Responsive design
An approach to web design that makes web pages render well on a variety of devices and screen sizes. Responsive design is important because it helps to ensure that users have a good experience regardless of the device they are using.
Overview
Responsive design is a web design methodology that creates web pages that automatically adapt their layout, typography, and interactive elements based on the screen size and capabilities of the device viewing them. Using flexible grids, flexible images, and CSS media queries, responsive design ensures that content displays optimally on phones, tablets, laptops, and large displays without requiring separate mobile and desktop websites. Responsive design prioritizes the user experience across all devices, from the smallest mobile screens to large desktop displays.
Why is Responsive Design Valuable?
Responsive design significantly improves user experience by ensuring websites are usable and attractive on all devices, rather than forcing mobile users to pinch and zoom through a desktop layout. It improves business outcomes by increasing conversion rates and engagement—users on mobile devices are more likely to complete desired actions when the interface is optimized for their screen size than when they must struggle with a desktop-oriented layout. Responsive design also reduces maintenance burden by eliminating the need to develop and maintain separate mobile and desktop websites, and it improves search engine optimization because search engines prefer single responsive websites over separate mobile and desktop versions.
When Should Responsive Design Be Used?
Responsive design is the standard approach for most web products, but specific priorities depend on user context:
Content-heavy websites: News sites, blogs, documentation, and other content sites prioritize readability and quick scanning across devices, making responsive design essential to maintain readability on small and large screens.
Products with diverse user bases: Products serving global users or business users who access from multiple devices benefit significantly from responsive design that provides consistent, optimized experiences regardless of how users access the product.
Mobile-first markets and user bases: Products serving users primarily on mobile devices may prioritize mobile experience so heavily that responsive design becomes mobile-first design, with mobile layout as the foundation and enhancements layered on for larger screens.
Progressive web applications and offline-capable products: Products built as progressive web apps or that function offline often use responsive design combined with service workers and offline-first architecture to provide consistent experiences across devices and connectivity scenarios.
What Are the Limitations of Responsive Design?

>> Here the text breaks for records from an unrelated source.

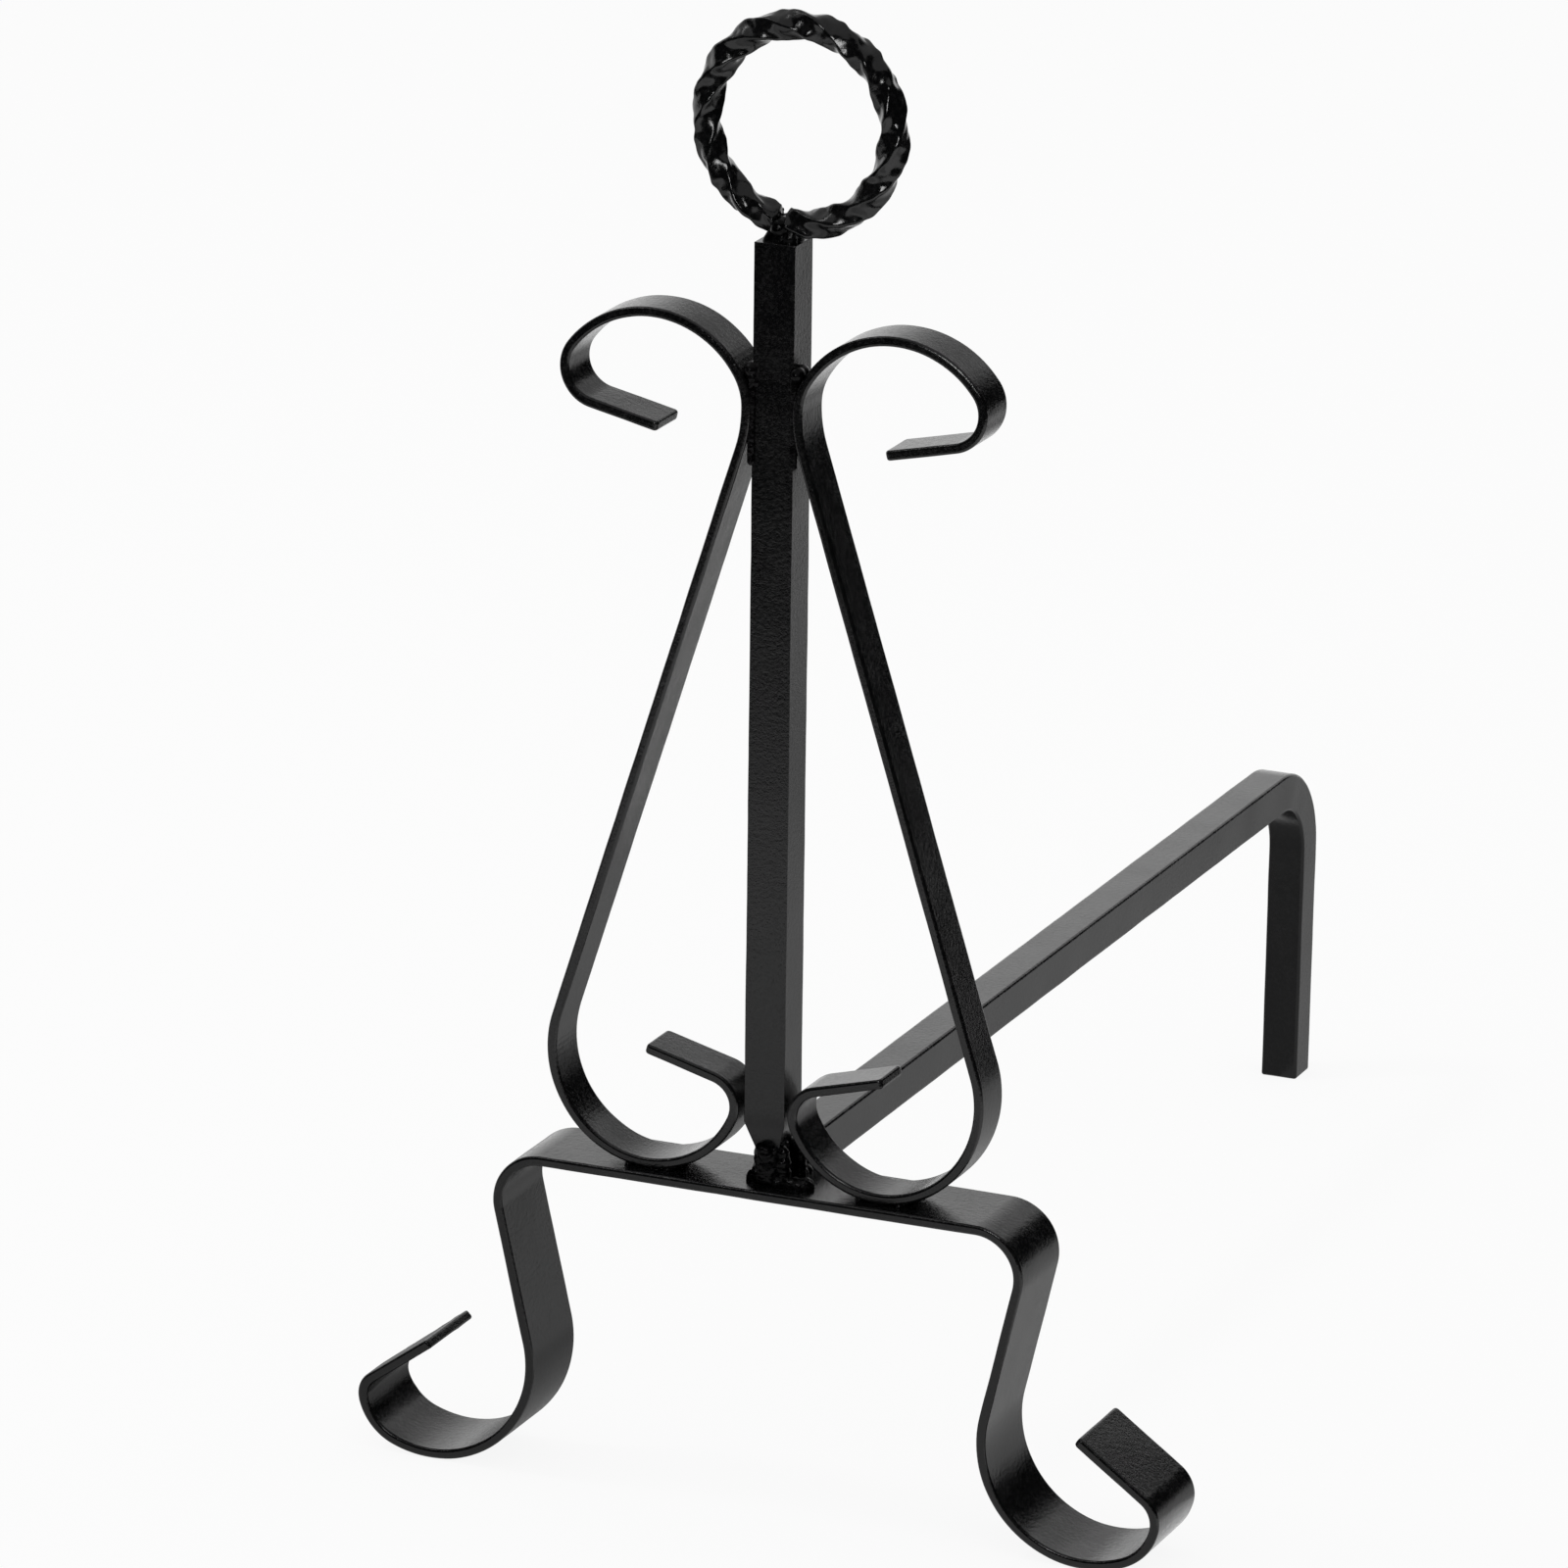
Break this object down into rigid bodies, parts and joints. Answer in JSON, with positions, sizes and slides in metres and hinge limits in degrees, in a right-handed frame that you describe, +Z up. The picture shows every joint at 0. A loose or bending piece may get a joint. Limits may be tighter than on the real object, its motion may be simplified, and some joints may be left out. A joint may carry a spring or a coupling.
{
  "type": "andiron",
  "caption": "Black steel andiron: square upright with a twisted ring, back-to-back flat-bar scrolls, arched scroll feet and a square log bar with a bent rear leg.",
  "frame": {"origin": "on the floor, under the middle of the andiron's outer box", "axes": "+Z up, -Y towards the room (the ornamental face), +Y to the back along the log bar, +X to the right seen from the front"},
  "size_m": [0.3292, 0.5752, 0.579],
  "materials": {
    "bar_paint": "satin black paint",
    "weld_paint": "satin black paint over rough weld metal"
  },
  "bodies": {
    "root": {"upright": "bar_paint", "ring": "bar_paint", "ring_weld": "weld_paint", "left_scroll": "bar_paint", "right_scroll": "bar_paint", "left_waist_weld": "weld_paint", "right_waist_weld": "weld_paint", "foot_strap": "bar_paint", "upright_weld": "weld_paint", "left_stand_weld": "weld_paint", "right_stand_weld": "weld_paint", "log_bar": "bar_paint", "log_bar_weld": "weld_paint"}
  },
  "joints": []
}
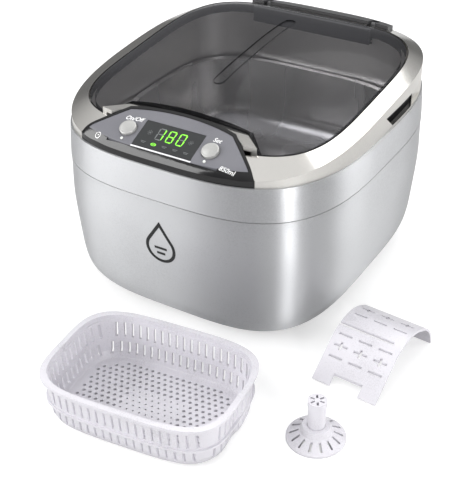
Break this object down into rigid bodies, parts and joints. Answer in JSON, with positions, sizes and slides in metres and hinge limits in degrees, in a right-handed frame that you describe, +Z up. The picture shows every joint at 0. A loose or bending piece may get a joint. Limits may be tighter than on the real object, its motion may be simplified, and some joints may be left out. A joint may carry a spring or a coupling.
{
  "type": "ultrasonic cleaner",
  "caption": "Bench-top ultrasonic cleaner: rounded silver housing, steel tank, smoked hinged lid, sloping control panel, with loose basket, watch stand and disc holder.",
  "frame": {"origin": "centre of the machine's base, on the surface its feet stand on", "axes": "+Z up, front with the control panel towards -Y, +X to the right seen from the front"},
  "size_m": [0.2351, 0.3103, 0.1419],
  "materials": {
    "silver_shell": "metallic silver lacquer",
    "satin_silver": "satin metallic silver lacquer",
    "black_plastic": "fine grained black",
    "black_gloss": "gloss black",
    "panel_grey": "matt printed film",
    "button_grey": "matt light grey",
    "display_tint": "dark tinted window",
    "smoked_clear": "smoked transparent",
    "hinge_grey": "matt dark grey",
    "stainless": "drawn stainless steel",
    "soft_rubber": "matt",
    "pcb_green": "solder mask",
    "copper_coil": "enamelled wire",
    "aluminium_grey": "machined",
    "piezo_ceramic": "fired, silvered faces",
    "steel_screw": "zinc plated",
    "brass_pin": "nickelled",
    "capacitor_sleeve": "shrink sleeve",
    "lead_insulation": "wire insulation",
    "light_pipe": "clear",
    "white_plastic": "semi-gloss white"
  },
  "bodies": {
    "machine": {"lower_housing": "silver_shell", "upper_housing": "silver_shell", "top_frame": "satin_silver", "base_cover": "black_plastic", "rubber_feet": "soft_rubber", "base_screws": "steel_screw", "tank": "stainless", "tank_gasket": "soft_rubber", "left_grip_liner": "black_plastic", "right_grip_liner": "black_plastic", "control_panel": "panel_grey", "panel_surround": "black_gloss", "display_window": "display_tint", "display_module": "black_plastic", "control_board": "pcb_green", "tact_switches": "black_plastic", "indicator_lights": "light_pipe", "lid_rests": "soft_rubber", "hinge_cover": "hinge_grey", "hinge_pins": "steel_screw", "main_board": "pcb_green", "transformer": "copper_coil", "heat_sink": "aluminium_grey", "power_transistor": "black_plastic", "capacitors": "capacitor_sleeve", "fuse": "light_pipe", "transducer_front_mass": "aluminium_grey", "piezo_rings": "piezo_ceramic", "transducer_back_mass": "steel_screw", "transducer_bolt": "steel_screw", "power_inlet": "black_plastic", "inlet_pins": "brass_pin", "transducer_leads": "lead_insulation", "mains_leads": "lead_insulation"},
    "lid": {"lid_window": "smoked_clear", "lid_hinge": "hinge_grey"},
    "on_off_key": {"on_off_button": "button_grey"},
    "set_key": {"set_button": "button_grey"},
    "loose_basket": {"basket": "white_plastic"},
    "loose_stand": {"watch_stand": "white_plastic"},
    "loose_holder": {"disc_holder_foot": "white_plastic", "disc_holder_post": "white_plastic"}
  },
  "joints": [
    {"name": "lid_swing", "type": "hinge", "parent": "machine", "child": "lid", "pos_m": [0, 0.093, 0.1295], "axis": [-1, 0, 0], "range_deg": [0, 95]},
    {"name": "on_off_press", "type": "slide", "parent": "machine", "child": "on_off_key", "axis": [0, 0.4003, -0.9164], "range_m": [0, 0.0008], "stiffness_N_per_m": 400},
    {"name": "set_press", "type": "slide", "parent": "machine", "child": "set_key", "axis": [0, 0.4003, -0.9164], "range_m": [0, 0.0008], "stiffness_N_per_m": 400},
    {"name": "basket_lift", "type": "slide", "parent": "machine", "child": "loose_basket", "axis": [0, 0, 1], "range_m": [0, 0.15]},
    {"name": "stand_lift", "type": "slide", "parent": "machine", "child": "loose_stand", "axis": [0, 0, 1], "range_m": [0, 0.15]},
    {"name": "holder_lift", "type": "slide", "parent": "machine", "child": "loose_holder", "axis": [0, 0, 1], "range_m": [0, 0.15]}
  ]
}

Responsive design can be complex to implement well—creating layouts that work across a wide range of screen sizes requires careful planning and testing across devices. Designing for mobile constraints can limit design options; solutions that work beautifully on large displays may not translate well to small screens without significant redesign. Additionally, responsive design can lead to slower page load times if large images are sent to mobile devices and then scaled down with CSS, or if media queries and flexible layouts create layout thrashing during rendering.
Best Practices for Effective Responsive Design
Creating responsive designs that work beautifully across devices requires attention to these practices:
Mobile-first design approach: Design the mobile layout first—because mobile constraints force focus on essential content and functionality—then enhance the design with additional features and layout enhancements for larger screens, rather than starting with a desktop design and trying to shrink it for mobile.
Flexible layouts and proportional sizing: Use relative sizing units (percentages, em, rem) rather than fixed pixel sizes, and use CSS Flexbox and Grid to create layouts that adapt fluidly to available space, rather than rigid layouts that break at screen edges.
Responsive images and media: Serve appropriately-sized images for each device using techniques like srcset and picture elements to avoid sending high-resolution images to devices that can't display them, and test performance to ensure mobile users aren't downloading unnecessary data.
Touch-friendly interface design: Design interactive elements with sufficient size and spacing to accommodate touch input—buttons should be at least 44x44 pixels to avoid mis-taps—and test navigation and interaction on actual mobile devices to ensure the interface is genuinely usable on small screens.